Amelia and Tamsin are best positioned to make the Green Party the political wing of the environmental movement, and to grow that movement into a significant electoral force. That’s the levelling up we need, and it doesn’t mean ditching the election winning strategies we’ve become so adept at deploying. I see Amelia and Tamsin as representing the logical next step: Movement Enhanced Target To Win.

Not either/or, but both. We can have leaders generating mass appeal, using their infectious enthusiasm to build our movement, and continue the hard work of targeting, building solid campaigns rooted in local issues, year round door knocking and the like. In many ways, our current practice is already a form of movement building, just in the highly targeted way necessary to win elections in our messed up voting system. We simply can’t build on our gains without more people, and that means attracting and retaining engaged members who want to put time into getting Greens elected. That takes inspirational leadership.

There are a couple of big problems we repeatedly hit: existing environmental campaigners often don’t trust us, and our biggest support base is least likely to turn up to vote. Amelia and Tamsin are best placed to tackle both those issues.

On the former, they speak in the language of campaigners. What motivates people to campaign? Passion, belief, a bigger picture either seen clearly or vaguely felt. Campaigners distrust politicians because the language of political compromise takes the bright figures of people’s hopes and dreams and replaces them with the cold logic of electoral calculus.

Amelia and Tamsin don’t speak in those terms. I trust them to actually sell our policies, to do the hard political work of convincing people that our polices are what the country needs. As Amelia put it, “the strength of the Green Party is that our policies don’t change with our leaders. We are clear and consistent election after election.
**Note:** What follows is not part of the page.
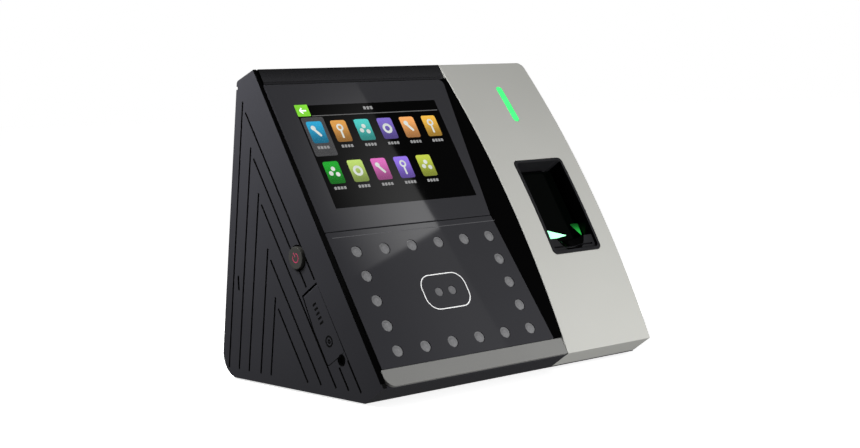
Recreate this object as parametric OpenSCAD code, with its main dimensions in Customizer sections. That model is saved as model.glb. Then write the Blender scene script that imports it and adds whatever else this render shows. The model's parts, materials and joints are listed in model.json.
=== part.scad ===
// Face and fingerprint terminal: a wedge-shaped desk unit with a sloping front.
// Lengths are in millimetres. +Z is up, the front looks along -Y, and the origin is
// at the middle of the footprint, on the surface that the rubber feet stand on.
// "Reach" is a distance forward from the foot of the rear face. On the sloping front,
// "down" is a distance down the slope from the top edge and "out" is square to it.

/* [Body] */
// Width of the body
body_w = 193.6; // [185:0.1:235]
// Height of the housing, without its feet
body_h = 165.2; // [160:0.1:200]
// Reach of the front lip, the furthest point forward
lip_reach = 139.1; // [130:0.1:170]
// Height of the front lip above the base
lip_h = 9.2; // [7:0.1:12]
// Reach of the base's front edge, under the lip
base_reach = 125; // [115:0.1:130]
// Reach of the top front edge
crown_reach = 41.8; // [38:0.1:50]
// Forward lean of the rear face, in degrees
rear_lean = 9.3; // [7:0.1:10]
// Fall of the roof from its front edge to its rear edge
roof_drop = 5.9; // [4:0.1:8]
// Radius of the rounded rear bottom edge
toe_r = 12; // [8:0.5:14]
// Wall of the housing
wall = 2.5; // [2:0.1:3]

/* [Side grooves] */
// Width of a groove
groove_w = 1.3; // [0.8:0.1:1.6]
// Depth of a groove
groove_deep = 1.1; // [0.5:0.1:1.3]
// Height at which the grooves start
groove_foot = 5; // [4:0.5:8]
// Extra lean of the slanting legs against the front slope, in degrees
groove_turn = 0.9; // [0:0.1:2]

/* [Sensor panel] */
// Width of the right-hand sensor panel
panel_w = 65.7; // [60:0.1:70]
// Arch of the sensor panel's face
panel_arch = 7.15; // [4:0.05:9]
// Thickness of the sensor panel's shell
panel_t = 2.4; // [2:0.1:3]
// Depth of the shell's flange on the right side
flange_deep = 4.8; // [4:0.1:7]
// Radius of the panel's top right corner
panel_corner_r = 4; // [2:0.5:6]

/* [Glass] */
// Width of the band above the glass
band_w = 9; // [7:0.1:12]
// Down position of the seam between the two glasses
seam_down = 97.7; // [96:0.1:104]
// Width of the trim strip along the lip
strip_w = 9.5; // [7:0.1:11]
// Thickness of each glass
glass_t = 2; // [1.5:0.1:2.5]
// Left margin of the glass at its top
glass_left = 2.1; // [2:0.1:3]
// How much further right the left edge is at the bottom
glass_left_run = 1.8; // [1.2:0.1:3]
// Gap between the upper glass and the sensor panel at the top
flank_top = 1.7; // [1:0.1:3]
// The same gap at the seam, its widest place
flank_mid = 11.2; // [6:0.1:13]
// The same gap at the trim strip
flank_low = 5.5; // [3:0.1:8]

/* [Display] */
// Width of the lit picture
picture_w = 97.2; // [95:0.1:99]
// Height of the lit picture
picture_h = 61.7; // [60:0.1:63]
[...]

Some people would call our policies radical but at this point in time, quite frankly, they’re just rational.”

On the latter, why is it that younger demographics are so unlikely to turn out to vote? It’s not a mystery, the answer is the same every electoral cycle: what’s the point? We know that younger people are more likely to vote in national elections than local elections. Why? Because national elections matter in a more obvious way than local elections. Local elections get very little media coverage, and the vast majority of Council wards do not see significant election campaigns.

Amelia and Tamsin speak in a language that will engage and motivate the younger demographics who already want to vote for us but just don’t turn up. It is easier to get someone who already supports you to turn out to vote than it is to get another Party’s voter to switch. Voter turnout is low when the political choices are unappealing. One of the things we repeatedly see in successful Green target campaigns is people turning out to vote because we promise them a break from politics as usual. A major reason for us winning in seats that don’t “look Green” is because we motivate different people into turning out.

If we listen to the voices in the Party that concern themselves with appealing to moderate Labour & Conservative voters, the energy and potential of both the environmental movement and our latent support among younger demographics will stay closed to us and we will fail to make significant enough gains at a fast enough rate.

For the political situation we are in now, the Green Party needs vibrant, inspirational leadership that is prepared to put us at the head of a mass movement, and to channel that movement’s energy into electoral gains. In my view, Amelia and Tamsin are the only ticket that is willing and able to make the bold moves we need.